Vance's craft consists in his fertile imagination, and in his baroque use of words. He isn't great on character development, and many of his plots are weak, but his settings are amazing. He tosses out whole new societies often, sometimes almost in every paragraph. Religions, mating customs, food, pastimes, music and language are some of the colors he gives his strange cultures.

I have created some pages, on the theme of vengeance in Vance's works (his imagination has been fertile on that theme) and with some links to other pages on Vance. Vance has used both science-aided vengeance, and fantastic vengeance (spells, and the like) in his works. Vengeance is found as a major component of most of his fiction.

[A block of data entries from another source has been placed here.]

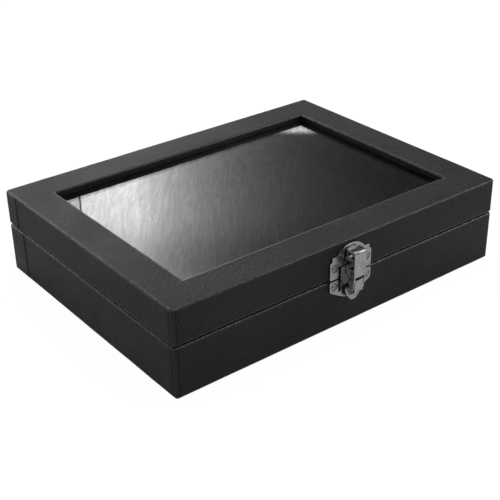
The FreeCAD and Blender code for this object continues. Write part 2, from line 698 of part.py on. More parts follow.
def base():
    """Covered board walls on a floor, with velvet-covered liners standing inside."""
    mitred_set("base_%s_panel", "wrap", "wall", FLOOR_BOTTOM, "(base_top - wrap)")
    plain_sheet("base_floor", FLOOR_BOTTOM, "floor_board", WALL_INSIDE)
    base_cover()
    plain_sheet("underside_sheet", "0", "floor_sheet", "sheet_inset")
    liner_top = "(base_top - liner_drop)"
    mitred_set("base_liner_%s", "(%s + wrap)" % WALL_INSIDE, "liner", FLOOR_TOP, liner_top)
    pin_pad()


def lid():
    """Rails and a flat frame under the leatherette, the glass below the frame, and strips that hold it."""
    mitred_set("lid_%s_rail", "wrap", "rail", "(%s + wrap)" % LID_BOTTOM, FRAME_BOTTOM)
    mitred_set("lid_frame_%s", "wrap", "frame_width", FRAME_BOTTOM, FRAME_TOP)
    lid_cover()
    plain_sheet("glass_pane", GLASS_BOTTOM, "glass", "%s + wrap + glass_clearance" % RAIL_INSIDE)
    retainer_bottom = "(%s + liner_drop)" % LID_BOTTOM
    mitred_set("glass_retainer_%s", "(%s + wrap)" % RAIL_INSIDE, "retainer", retainer_bottom, GLASS_BOTTOM)


def write_pieces():
    """Checks every piece and writes each to its own file."""
    doc.recompute()
    for item in doc.Objects:
        computed(item)
    for body in pieces:
        if body.Shape.isNull() or not body.Shape.isValid():
            raise RuntimeError(body.Label + " is not a valid solid")
    os.makedirs("parts", exist_ok=True)
    for body in pieces:
        body.Shape.exportStep("parts/%s.step" % body.Label)
        print(body.Label, len(body.Shape.Solids), round(body.Shape.Volume, 1))


base()
lid()
hinges()
latch()
write_pieces()
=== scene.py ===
import math

import bmesh
import bpy
from mathutils import Matrix, Vector, noise


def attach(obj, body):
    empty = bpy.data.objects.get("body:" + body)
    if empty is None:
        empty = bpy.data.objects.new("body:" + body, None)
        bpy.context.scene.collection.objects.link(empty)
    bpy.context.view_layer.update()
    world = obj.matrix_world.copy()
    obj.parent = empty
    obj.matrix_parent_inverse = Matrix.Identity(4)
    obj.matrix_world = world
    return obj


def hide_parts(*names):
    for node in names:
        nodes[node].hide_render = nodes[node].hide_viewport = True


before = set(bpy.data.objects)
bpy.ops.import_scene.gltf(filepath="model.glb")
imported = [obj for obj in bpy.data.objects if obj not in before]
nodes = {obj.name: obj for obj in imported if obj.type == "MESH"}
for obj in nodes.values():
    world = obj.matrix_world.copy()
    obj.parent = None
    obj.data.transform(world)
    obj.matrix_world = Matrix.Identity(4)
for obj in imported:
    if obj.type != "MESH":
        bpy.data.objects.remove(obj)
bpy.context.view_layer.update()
MM = 0.001

# The place from which the case is seen: from the front left and above, over half a metre away, a long lens.
SEEN_FROM = Vector((-0.29772, -0.38688, 0.27685))
SEEN_ALONG = Vector((0.53277, 0.69483, -0.48308))
LENS_MM = 76.03
TILT = math.radians(-1.03)

eye = bpy.data.cameras.new("eye")
eye.lens = LENS_MM
eye.sensor_width = 36
eye.clip_start = 0.01
eye_stand = bpy.data.objects.new("eye_stand", eye)
turned = SEEN_ALONG.to_track_quat("-Z", "Y").to_matrix() @ Matrix.Rotation(TILT, 3, "Z")
eye_stand.matrix_world = Matrix.Translation(SEEN_FROM) @ turned.to_4x4()
bpy.context.scene.collection.objects.link(eye_stand)
bpy.context.scene.camera = eye_stand
bpy.context.scene.view_settings.view_transform = "Standard"


# The white table that the case stands on: a smooth pale sheet, seen as white, which keeps a soft shadow.
FLOOR_HALF = 3.0
FLOOR_WHITE = (0.86, 0.86, 0.85, 1)
SEEN_WHITE = 0.9
CARD_BRIGHT = 1.06
MIRRORED_WHITE = 0.1


def add(tree, kind, sockets=None, **settings):
    """A shader node, with its settings and the values of its sockets."""
    made = tree.nodes.new("ShaderNode" + kind)
    for name, value in settings.items():
        setattr(made, name, value)
    for name, value in (sockets or {}).items():
        made.inputs[name].default_value = value
    return made


def join(tree, source, output, target, socket):
    tree.links.new(source.outputs[output], target.inputs[socket])


def coating(name, sockets):
    """A material on one Principled shader, whose fixed values are set on its own sockets."""
    made = bpy.data.materials.new(name)
    made.use_nodes = True
    tree = made.node_tree
    tree.nodes.clear()
    shader = add(tree, "BsdfPrincipled", sockets)
    ends = add(tree, "OutputMaterial")
    join(tree, shader, "BSDF", ends, "Surface")
    return made, tree, shader


def ramp(tree, low, high, from_low, from_high, smooth=True):
    """Turns a value between two limits into a value between two others."""
    kind = "SMOOTHSTEP" if smooth else "LINEAR"
    sockets = {"From Min": from_low, "From Max": from_high, "To Min": low, "To Max": high}
    return add(tree, "MapRange", sockets, interpolation_type=kind)


def new_piece(name, mesh_maker):
    """A new object whose mesh is filled in by the given function."""
    shape = bmesh.new()
    mesh_maker(shape)
    mesh = bpy.data.meshes.new(name)
    bmesh.ops.recalc_face_normals(shape, faces=shape.faces)
    shape.to_mesh(mesh)
    shape.free()
    piece = bpy.data.objects.new(name, mesh)
    bpy.context.scene.collection.objects.link(piece)
    return piece


def table_top(shape):
    bmesh.ops.create_grid(shape, x_segments=12, y_segments=12, size=FLOOR_HALF)


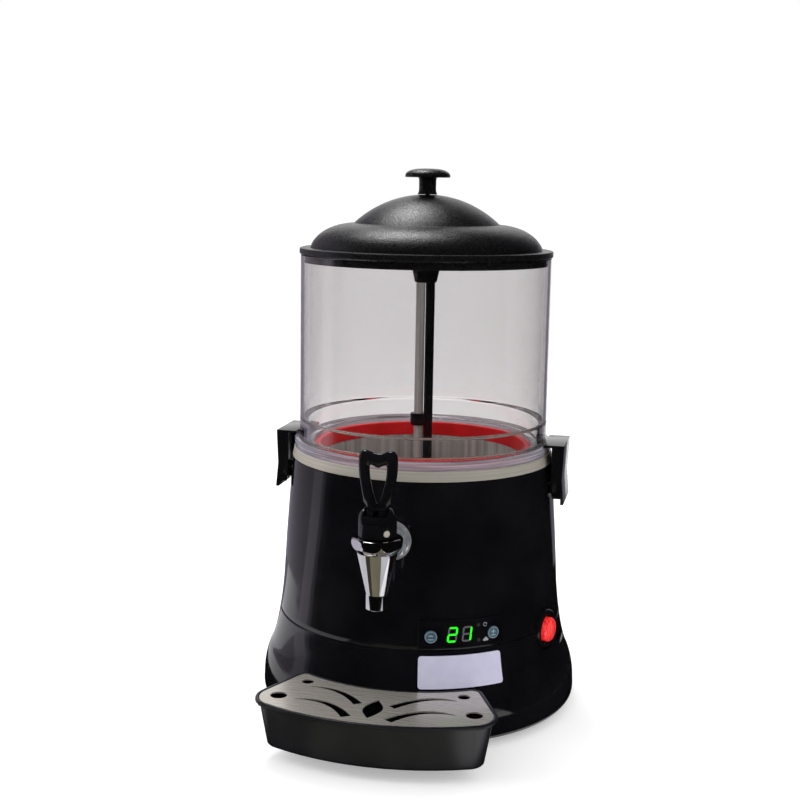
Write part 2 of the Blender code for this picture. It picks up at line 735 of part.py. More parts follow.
def build_skirt():
    """Flared lower casing with an inward flange at its foot and a spigot for the upper shells."""
    outer = [(skirt_radius(height), height) for height in levels(SKIRT_OUTLINE_SHARES, SKIRT_BOTTOM, SKIRT_TOP)]
    spigot_top = SKIRT_TOP + SPIGOT_RISE
    spigot_inner = SPIGOT_RADIUS - SPIGOT_WALL
    root = SKIRT_TOP - SPIGOT_ROOT_DROP
    inner = [(radius - SKIRT_WALL, height) for radius, height in reversed(outer[::2])
             if FLANGE_TOP < height < root]
    spigot = [(SPIGOT_RADIUS, SKIRT_TOP), (SPIGOT_RADIUS, spigot_top), (spigot_inner, spigot_top),
              (spigot_inner, root)]
    flange = [(skirt_radius(FLANGE_TOP) - SKIRT_WALL, FLANGE_TOP), (SKIRT_FLANGE_INNER_RADIUS, FLANGE_TOP),
              (SKIRT_FLANGE_INNER_RADIUS, SKIRT_BOTTOM)]
    skirt = add_piece("base_skirt", turned(outer + spigot + inner + flange), (BLACK_GLOSS, 0.12))
    half = SIDE_SLOT_HEIGHT / 2.0
    cut(skirt, box((-SKIRT_FOOT_RADIUS, -SIDE_SLOT_WIDTH / 2.0, SIDE_SLOT_CENTRE - half),
                   (SKIRT_FOOT_RADIUS, SIDE_SLOT_WIDTH / 2.0, SIDE_SLOT_CENTRE + half)))
    cut(skirt, merge([tray_lug(side, LUG_CLEARANCE) for side in SIDES]))
    cut(skirt, moved(cylinder(SWITCH_RADIUS + GAP, SWITCH_BODY_BACK, SKIRT_FOOT_RADIUS, MEDIUM_STEPS),
                     outward(SWITCH_ANGLE, SWITCH_HEIGHT)))
    pad_x = INLET_WIDTH / 2.0 + INLET_FLANGE + GAP
    pad_z = INLET_TALL / 2.0 + INLET_FLANGE + GAP
    join(skirt, box((-pad_x, INLET_PAD_BACK, INLET_HEIGHT - pad_z), (pad_x, INLET_FACE - GAP, INLET_HEIGHT + pad_z)))
    cut(skirt, box((-INLET_WIDTH / 2.0 - GAP, SPIGOT_RADIUS, INLET_HEIGHT - INLET_TALL / 2.0 - GAP),
                   (INLET_WIDTH / 2.0 + GAP, INLET_FACE, INLET_HEIGHT + INLET_TALL / 2.0 + GAP)))
    cut(skirt, stud_holes())
    return skirt


def stud_holes():
    """Return the holes that the four foot studs pass through."""
    holes = []
    for angle in FOOT_ANGLES.values():
        hole = cylinder(FOOT_STUD_RADIUS + GAP, SKIRT_BOTTOM - OVERRUN, PLATE_TOP + OVERRUN, TINY_STEPS)
        holes.append(moved(hole, Matrix.Translation(polar(angle, FOOT_CIRCLE_RADIUS, 0.0))))
    return merge(holes)


def shell_profile():
    """Return the upper casing's closed section, with the shelf that carries the pan."""
    heights = levels(SHELL_OUTLINE_SHARES, SHELL_BOTTOM, SHELL_TOP)
    outer = [(shell_radius(height), height) for height in heights]
    shelf_bottom = SHELF_TOP - SHELL_SHELF_THICKNESS
    rim_inner = SHELL_TOP_RADIUS - SHELL_WALL
    top = [(rim_inner, SHELL_TOP), (rim_inner, SHELF_TOP), (SHELL_SHELF_INNER_RADIUS, SHELF_TOP),
           (SHELL_SHELF_INNER_RADIUS, shelf_bottom), (shell_radius(shelf_bottom) - SHELL_WALL, shelf_bottom)]
    inner = [(radius - SHELL_WALL, height) for radius, height in reversed(outer[::2]) if height < shelf_bottom]
    return outer + top + inner


def build_shells():
    """Front and rear halves of the upper casing, parted by a fine seam at each side."""
    seam = math.degrees(GAP / 2.0 / SHELL_TOP_RADIUS)
    front_angles = aligned_angles(-SHELL_SEAM_ANGLE + seam, SHELL_SEAM_ANGLE - seam)
    rear_angles = aligned_angles(SHELL_SEAM_ANGLE + seam, FULL_TURN - SHELL_SEAM_ANGLE - seam)
    front = add_piece("front_shell", revolve(shell_profile(), front_angles, False, True), (BLACK_GLOSS, 0.1))
    rear = add_piece("rear_shell", revolve(shell_profile(), rear_angles, False, True), (BLACK_GLOSS, 0.1))
    for shell in (front, rear):
        cut(shell, moved(cylinder(SWITCH_RADIUS + GAP, SWITCH_BODY_BACK, SKIRT_FOOT_RADIUS, MEDIUM_STEPS),
                         outward(SWITCH_ANGLE, SWITCH_HEIGHT)))
    cut(front, moved(cylinder(SHANK_RADIUS + LUG_CLEARANCE, PAN_RADIUS, SHELL_BOTTOM_RADIUS),
                     outward(0.0, PAN_OUTLET_HEIGHT)))
    cut(front, moved(box((-WINDOW_HALF_WIDTH, WINDOW_BOTTOM, BOARD_POST_REACH),
                         (WINDOW_HALF_WIDTH, WINDOW_TOP, SKIRT_FOOT_RADIUS)), outward(PANEL_ANGLE, 0.0)))
    cut(front, merge([button_shape(side, BUTTON_RADIUS + GAP, BOARD_DISTANCE, SKIRT_FOOT_RADIUS)
                      for side in (-1.0, 1.0)]))
    vents = []
    for count in range(VENT_COUNT):
        low = VENT_LOWEST + count * VENT_PITCH
        vents.append(box((-VENT_WIDTH / 2.0, SHELL_SHELF_INNER_RADIUS, low),
                         (VENT_WIDTH / 2.0, SHELL_BOTTOM_RADIUS, low + VENT_HEIGHT)))
    cut(rear, merge(vents))
    for side in LATCH_SIDES.values():
        for end in (-1.0, 1.0):
            join(rear, latch_ear(side, end))
    for side in LATCH_SIDES.values():
        cut(rear, latch_pin_shape(side, LATCH_PIN_RADIUS + GAP, EAR_SPACING + OVERRUN))
    return front, rear


def latch_ear(side, end):
    """Return one ear on the casing that carries a latch pin."""
    out = LATCH_PIN_OUT
    outline = [(EAR_ROOT, LATCH_PIN_HEIGHT - EAR_RADIUS * 2.0), (out, LATCH_PIN_HEIGHT - EAR_RADIUS)]
    for count in range(1, TINY_STEPS // 2):
        turn = math.pi * count / (TINY_STEPS // 2) - math.pi / 2.0
        outline.append((out + EAR_RADIUS * math.cos(turn), LATCH_PIN_HEIGHT + EAR_RADIUS * math.sin(turn)))
    outline += [(out, LATCH_PIN_HEIGHT + EAR_RADIUS), (EAR_ROOT, LATCH_PIN_HEIGHT + EAR_RADIUS)]
    ear = front_prism([(side * x, z) for x, z in outline], EAR_THICKNESS / 2.0)
    return moved(ear, shift(y=end * (EAR_SPACING - EAR_THICKNESS) / 2.0))


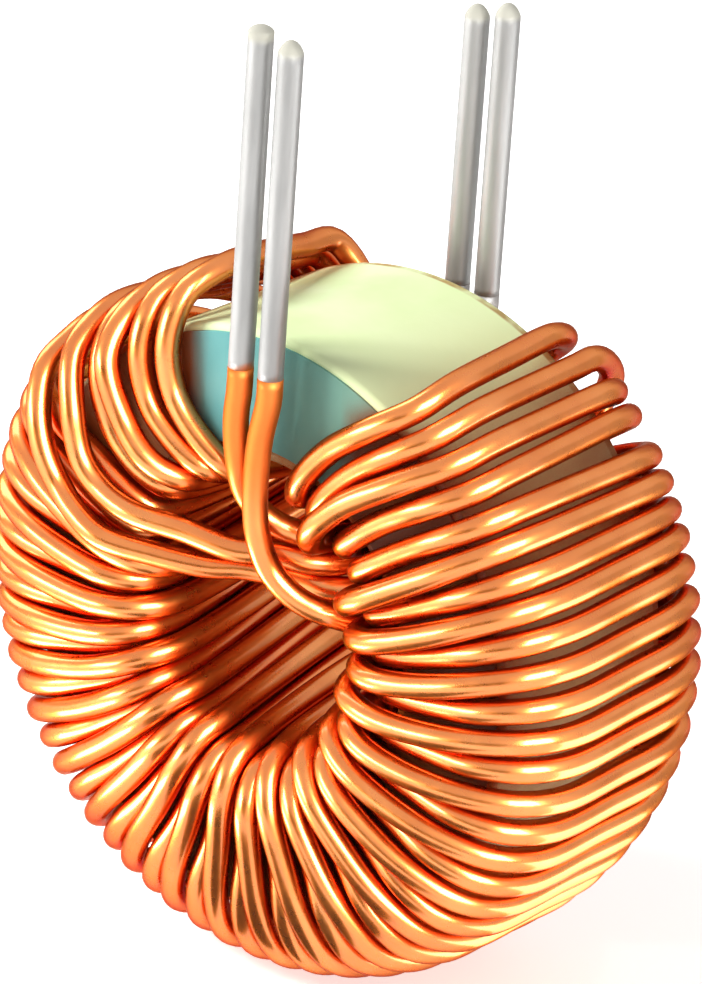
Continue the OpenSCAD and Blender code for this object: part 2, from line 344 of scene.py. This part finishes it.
def rampOn(nodes, links, source, stops):
    ramp = nodes.new("ShaderNodeValToRGB")
    elements = ramp.color_ramp.elements
    while len(elements) < len(stops):
        elements.new(0.5)
    for element, (place, color) in zip(elements, stops):
        element.position = place
        element.color = (*color, 1)
    links.new(source, ramp.inputs["Fac"])
    return ramp.outputs["Color"]


def rangeOn(nodes, links, source, low, high, fromLow=0, fromHigh=1):
    spread = nodes.new("ShaderNodeMapRange")
    spread.inputs["From Min"].default_value = fromLow
    spread.inputs["From Max"].default_value = fromHigh
    spread.inputs["To Min"].default_value = low
    spread.inputs["To Max"].default_value = high
    links.new(source, spread.inputs["Value"])
    return spread.outputs["Result"]


def mathOn(nodes, links, operation, a, b):
    # a and b are numbers or sockets
    node = nodes.new("ShaderNodeMath")
    node.operation = operation
    for socket, value in zip(node.inputs, (a, b)):
        if isinstance(value, (int, float)):
            socket.default_value = value
        else:
            links.new(value, socket)
    return node.outputs["Value"]


def placeOn(nodes, links):
    # X, Y and Z in metres
    where = nodes.new("ShaderNodeTexCoord")
    split = nodes.new("ShaderNodeSeparateXYZ")
    links.new(where.outputs["Object"], split.inputs["Vector"])
    return split.outputs["X"], split.outputs["Y"], split.outputs["Z"]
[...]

I have also created a page on the work of Patricia A. McKillip, a current major writer of fantasy, who has presented characters who have had serious wrongs done to them, but pulled back from taking vengeance, in several of her books.

See Romans 12:18-20.

Here's an example of Vance's baroque style, as well as of his imagination working on a remarkable type of vengeance--a spell making someone omniscient (!):

Stung by the derision of Widdefut, Sartzanek retaliated with the Spell of Total Enlightenment, so that Widdefut suddenly knew everything which might be known: the history of each atom of the universe, the devolvements of eight kinds of time, the possible phases of each succeeding instant; all the flavors, sounds, sights of the world, as well as percepts relative to nine other more unusual senses. Widdefut became palsied and paralyzed and could not so much as feed himself. He stood trembling in confusion until he dessicated to a wisp and blew away on the wind. -Jack Vance, Lyonesse, (New York: Berkley, 1983) p. 112.

Warning--there are plot spoilers on my pages on these authors. For me, who has read both these authors over and over, and probably will do so again, knowing a few plot details doesn't matter. For others, it might.